_OBJECTIVE_. Write out the whole listing again, exactly.

_DATA LINES_.
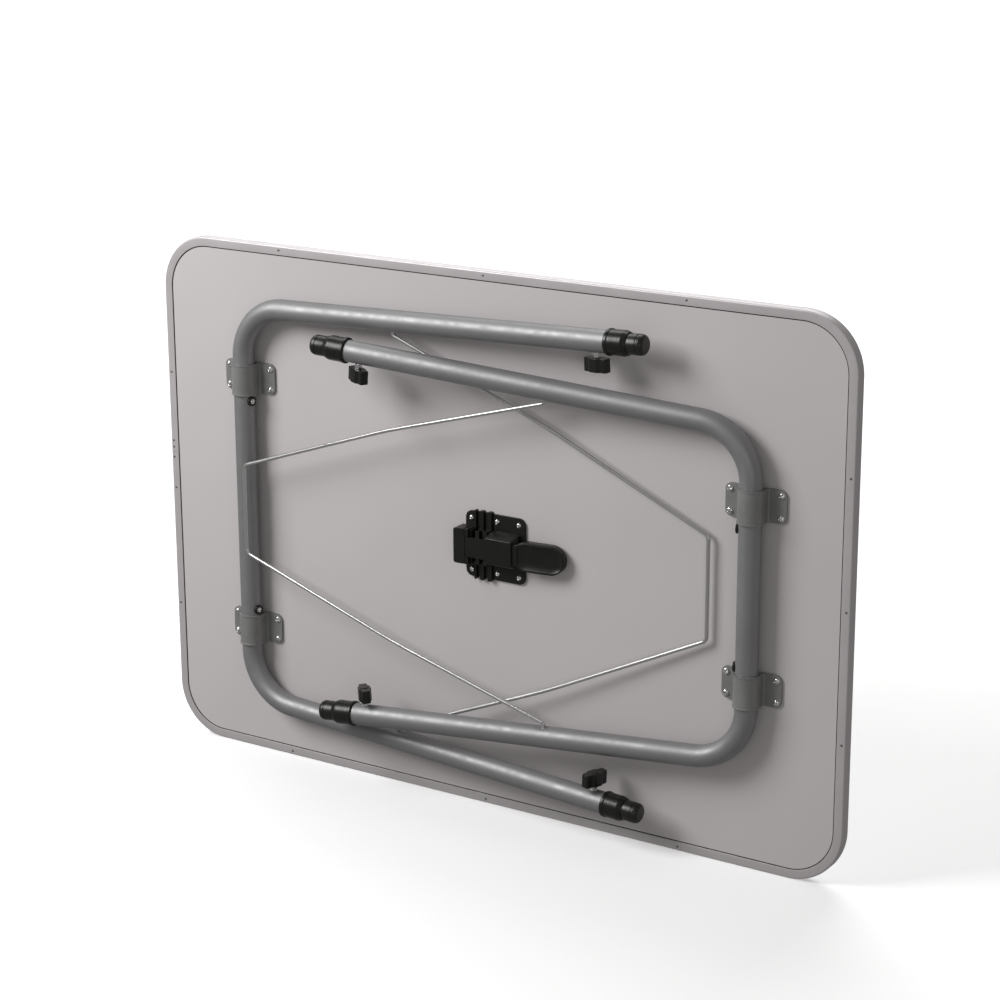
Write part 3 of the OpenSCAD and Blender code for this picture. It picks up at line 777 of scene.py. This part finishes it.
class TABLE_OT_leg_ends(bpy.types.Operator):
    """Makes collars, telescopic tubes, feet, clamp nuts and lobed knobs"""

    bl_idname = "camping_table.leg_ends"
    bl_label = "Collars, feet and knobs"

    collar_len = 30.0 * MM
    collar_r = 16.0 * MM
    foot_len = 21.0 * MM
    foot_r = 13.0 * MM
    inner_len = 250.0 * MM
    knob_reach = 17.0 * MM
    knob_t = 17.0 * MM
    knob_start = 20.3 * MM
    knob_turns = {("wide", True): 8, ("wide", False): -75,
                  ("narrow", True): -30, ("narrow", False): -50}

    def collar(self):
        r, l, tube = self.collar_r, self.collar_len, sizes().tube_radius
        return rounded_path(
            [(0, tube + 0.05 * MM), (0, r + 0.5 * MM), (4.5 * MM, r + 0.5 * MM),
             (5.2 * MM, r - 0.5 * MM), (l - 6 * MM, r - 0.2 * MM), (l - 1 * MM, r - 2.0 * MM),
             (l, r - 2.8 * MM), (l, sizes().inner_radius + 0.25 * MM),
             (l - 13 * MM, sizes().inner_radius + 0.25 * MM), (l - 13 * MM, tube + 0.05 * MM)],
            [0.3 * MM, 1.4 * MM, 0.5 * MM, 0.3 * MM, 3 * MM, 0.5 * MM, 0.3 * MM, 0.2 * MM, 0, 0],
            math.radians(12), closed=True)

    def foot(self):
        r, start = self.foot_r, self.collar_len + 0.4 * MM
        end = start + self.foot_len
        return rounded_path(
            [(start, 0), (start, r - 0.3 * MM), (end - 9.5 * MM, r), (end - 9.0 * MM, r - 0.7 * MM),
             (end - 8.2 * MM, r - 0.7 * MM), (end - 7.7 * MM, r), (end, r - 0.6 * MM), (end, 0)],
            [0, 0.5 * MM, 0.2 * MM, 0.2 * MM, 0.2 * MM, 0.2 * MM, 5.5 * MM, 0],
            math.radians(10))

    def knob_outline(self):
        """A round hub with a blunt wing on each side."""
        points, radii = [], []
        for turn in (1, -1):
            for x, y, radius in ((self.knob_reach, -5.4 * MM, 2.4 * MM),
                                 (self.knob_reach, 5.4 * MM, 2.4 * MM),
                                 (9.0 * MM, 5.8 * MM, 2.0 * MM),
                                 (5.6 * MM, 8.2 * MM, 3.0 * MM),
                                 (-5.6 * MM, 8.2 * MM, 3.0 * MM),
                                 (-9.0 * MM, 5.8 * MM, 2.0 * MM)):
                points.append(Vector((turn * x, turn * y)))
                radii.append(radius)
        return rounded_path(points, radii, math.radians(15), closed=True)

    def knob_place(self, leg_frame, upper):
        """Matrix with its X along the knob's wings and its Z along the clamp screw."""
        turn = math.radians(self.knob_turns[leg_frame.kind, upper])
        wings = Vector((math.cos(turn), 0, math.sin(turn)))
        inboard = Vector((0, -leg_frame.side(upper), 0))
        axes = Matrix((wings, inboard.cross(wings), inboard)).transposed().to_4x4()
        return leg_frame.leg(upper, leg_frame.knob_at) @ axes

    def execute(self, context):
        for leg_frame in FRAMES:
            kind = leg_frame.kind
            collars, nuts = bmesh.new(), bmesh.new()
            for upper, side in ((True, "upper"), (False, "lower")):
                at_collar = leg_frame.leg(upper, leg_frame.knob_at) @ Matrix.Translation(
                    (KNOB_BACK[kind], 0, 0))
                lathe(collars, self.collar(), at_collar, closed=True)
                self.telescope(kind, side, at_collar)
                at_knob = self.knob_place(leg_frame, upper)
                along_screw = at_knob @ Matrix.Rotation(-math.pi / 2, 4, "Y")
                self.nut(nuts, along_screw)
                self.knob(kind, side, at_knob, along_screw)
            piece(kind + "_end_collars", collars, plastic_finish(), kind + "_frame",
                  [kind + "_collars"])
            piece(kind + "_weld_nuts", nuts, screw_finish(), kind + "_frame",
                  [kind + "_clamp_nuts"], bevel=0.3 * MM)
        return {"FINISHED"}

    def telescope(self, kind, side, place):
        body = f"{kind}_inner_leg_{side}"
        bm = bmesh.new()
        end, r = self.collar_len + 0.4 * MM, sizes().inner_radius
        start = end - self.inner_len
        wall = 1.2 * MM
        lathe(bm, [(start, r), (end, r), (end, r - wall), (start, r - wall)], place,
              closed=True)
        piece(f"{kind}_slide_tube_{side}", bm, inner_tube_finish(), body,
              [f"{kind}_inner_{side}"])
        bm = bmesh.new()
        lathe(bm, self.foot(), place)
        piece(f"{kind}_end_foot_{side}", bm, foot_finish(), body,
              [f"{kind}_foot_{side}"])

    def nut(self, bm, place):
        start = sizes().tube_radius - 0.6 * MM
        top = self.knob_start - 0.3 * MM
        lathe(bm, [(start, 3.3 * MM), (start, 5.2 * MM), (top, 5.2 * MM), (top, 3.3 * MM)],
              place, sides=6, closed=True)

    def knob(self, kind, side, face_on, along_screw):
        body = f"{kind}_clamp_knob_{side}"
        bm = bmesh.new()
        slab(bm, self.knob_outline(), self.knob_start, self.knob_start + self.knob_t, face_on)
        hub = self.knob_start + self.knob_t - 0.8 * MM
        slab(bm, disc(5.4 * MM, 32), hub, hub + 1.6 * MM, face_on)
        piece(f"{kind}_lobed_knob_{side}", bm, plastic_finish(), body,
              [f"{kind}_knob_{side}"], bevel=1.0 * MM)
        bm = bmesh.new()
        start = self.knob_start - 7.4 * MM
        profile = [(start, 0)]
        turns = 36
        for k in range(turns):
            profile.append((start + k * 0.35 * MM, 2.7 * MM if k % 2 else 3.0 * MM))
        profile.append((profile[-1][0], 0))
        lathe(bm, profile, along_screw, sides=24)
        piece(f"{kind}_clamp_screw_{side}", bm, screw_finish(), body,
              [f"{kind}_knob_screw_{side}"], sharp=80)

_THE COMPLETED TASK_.
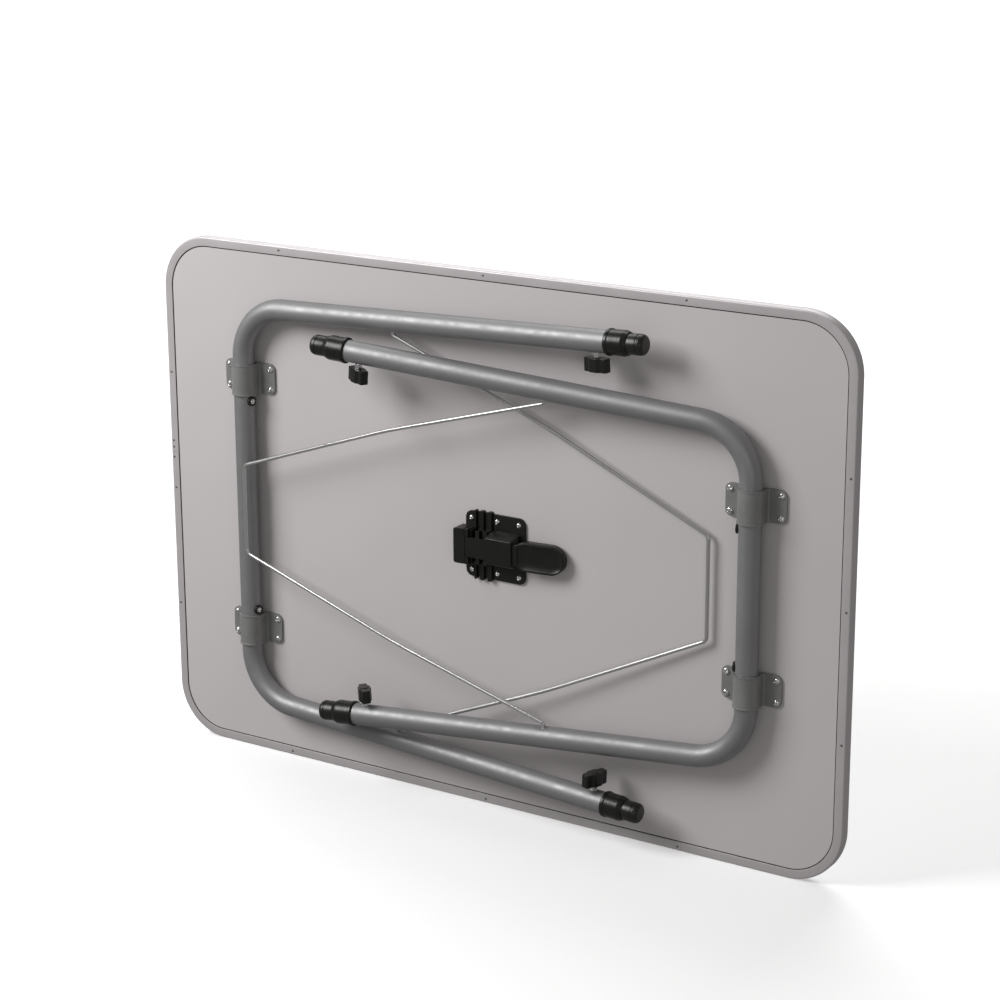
Write part 3 of the OpenSCAD and Blender code for this picture. It picks up at line 777 of scene.py. This part finishes it.
class TABLE_OT_leg_ends(bpy.types.Operator):
    """Makes collars, telescopic tubes, feet, clamp nuts and lobed knobs"""

    bl_idname = "camping_table.leg_ends"
    bl_label = "Collars, feet and knobs"

    collar_len = 30.0 * MM
    collar_r = 16.0 * MM
    foot_len = 21.0 * MM
    foot_r = 13.0 * MM
    inner_len = 250.0 * MM
    knob_reach = 17.0 * MM
    knob_t = 17.0 * MM
    knob_start = 20.3 * MM
    knob_turns = {("wide", True): 8, ("wide", False): -75,
                  ("narrow", True): -30, ("narrow", False): -50}

    def collar(self):
        r, l, tube = self.collar_r, self.collar_len, sizes().tube_radius
        return rounded_path(
            [(0, tube + 0.05 * MM), (0, r + 0.5 * MM), (4.5 * MM, r + 0.5 * MM),
             (5.2 * MM, r - 0.5 * MM), (l - 6 * MM, r - 0.2 * MM), (l - 1 * MM, r - 2.0 * MM),
             (l, r - 2.8 * MM), (l, sizes().inner_radius + 0.25 * MM),
             (l - 13 * MM, sizes().inner_radius + 0.25 * MM), (l - 13 * MM, tube + 0.05 * MM)],
            [0.3 * MM, 1.4 * MM, 0.5 * MM, 0.3 * MM, 3 * MM, 0.5 * MM, 0.3 * MM, 0.2 * MM, 0, 0],
            math.radians(12), closed=True)

    def foot(self):
        r, start = self.foot_r, self.collar_len + 0.4 * MM
        end = start + self.foot_len
        return rounded_path(
            [(start, 0), (start, r - 0.3 * MM), (end - 9.5 * MM, r), (end - 9.0 * MM, r - 0.7 * MM),
             (end - 8.2 * MM, r - 0.7 * MM), (end - 7.7 * MM, r), (end, r - 0.6 * MM), (end, 0)],
            [0, 0.5 * MM, 0.2 * MM, 0.2 * MM, 0.2 * MM, 0.2 * MM, 5.5 * MM, 0],
            math.radians(10))

    def knob_outline(self):
        """A round hub with a blunt wing on each side."""
        points, radii = [], []
        for turn in (1, -1):
            for x, y, radius in ((self.knob_reach, -5.4 * MM, 2.4 * MM),
                                 (self.knob_reach, 5.4 * MM, 2.4 * MM),
                                 (9.0 * MM, 5.8 * MM, 2.0 * MM),
                                 (5.6 * MM, 8.2 * MM, 3.0 * MM),
                                 (-5.6 * MM, 8.2 * MM, 3.0 * MM),
                                 (-9.0 * MM, 5.8 * MM, 2.0 * MM)):
                points.append(Vector((turn * x, turn * y)))
                radii.append(radius)
        return rounded_path(points, radii, math.radians(15), closed=True)

    def knob_place(self, leg_frame, upper):
        """Matrix with its X along the knob's wings and its Z along the clamp screw."""
        turn = math.radians(self.knob_turns[leg_frame.kind, upper])
        wings = Vector((math.cos(turn), 0, math.sin(turn)))
        inboard = Vector((0, -leg_frame.side(upper), 0))
        axes = Matrix((wings, inboard.cross(wings), inboard)).transposed().to_4x4()
        return leg_frame.leg(upper, leg_frame.knob_at) @ axes

    def execute(self, context):
        for leg_frame in FRAMES:
            kind = leg_frame.kind
            collars, nuts = bmesh.new(), bmesh.new()
            for upper, side in ((True, "upper"), (False, "lower")):
                at_collar = leg_frame.leg(upper, leg_frame.knob_at) @ Matrix.Translation(
                    (KNOB_BACK[kind], 0, 0))
                lathe(collars, self.collar(), at_collar, closed=True)
                self.telescope(kind, side, at_collar)
                at_knob = self.knob_place(leg_frame, upper)
                along_screw = at_knob @ Matrix.Rotation(-math.pi / 2, 4, "Y")
                self.nut(nuts, along_screw)
                self.knob(kind, side, at_knob, along_screw)
            piece(kind + "_end_collars", collars, plastic_finish(), kind + "_frame",
                  [kind + "_collars"])
            piece(kind + "_weld_nuts", nuts, screw_finish(), kind + "_frame",
                  [kind + "_clamp_nuts"], bevel=0.3 * MM)
        return {"FINISHED"}

    def telescope(self, kind, side, place):
        body = f"{kind}_inner_leg_{side}"
        bm = bmesh.new()
        end, r = self.collar_len + 0.4 * MM, sizes().inner_radius
        start = end - self.inner_len
        wall = 1.2 * MM
        lathe(bm, [(start, r), (end, r), (end, r - wall), (start, r - wall)], place,
              closed=True)
        piece(f"{kind}_slide_tube_{side}", bm, inner_tube_finish(), body,
              [f"{kind}_inner_{side}"])
        bm = bmesh.new()
        lathe(bm, self.foot(), place)
        piece(f"{kind}_end_foot_{side}", bm, foot_finish(), body,
              [f"{kind}_foot_{side}"])

    def nut(self, bm, place):
        start = sizes().tube_radius - 0.6 * MM
        top = self.knob_start - 0.3 * MM
        lathe(bm, [(start, 3.3 * MM), (start, 5.2 * MM), (top, 5.2 * MM), (top, 3.3 * MM)],
              place, sides=6, closed=True)

    def knob(self, kind, side, face_on, along_screw):
        body = f"{kind}_clamp_knob_{side}"
        bm = bmesh.new()
        slab(bm, self.knob_outline(), self.knob_start, self.knob_start + self.knob_t, face_on)
        hub = self.knob_start + self.knob_t - 0.8 * MM
        slab(bm, disc(5.4 * MM, 32), hub, hub + 1.6 * MM, face_on)
        piece(f"{kind}_lobed_knob_{side}", bm, plastic_finish(), body,
              [f"{kind}_knob_{side}"], bevel=1.0 * MM)
        bm = bmesh.new()
        start = self.knob_start - 7.4 * MM
        profile = [(start, 0)]
        turns = 36
        for k in range(turns):
            profile.append((start + k * 0.35 * MM, 2.7 * MM if k % 2 else 3.0 * MM))
        profile.append((profile[-1][0], 0))
        lathe(bm, profile, along_screw, sides=24)
        piece(f"{kind}_clamp_screw_{side}", bm, screw_finish(), body,
              [f"{kind}_knob_screw_{side}"], sharp=80)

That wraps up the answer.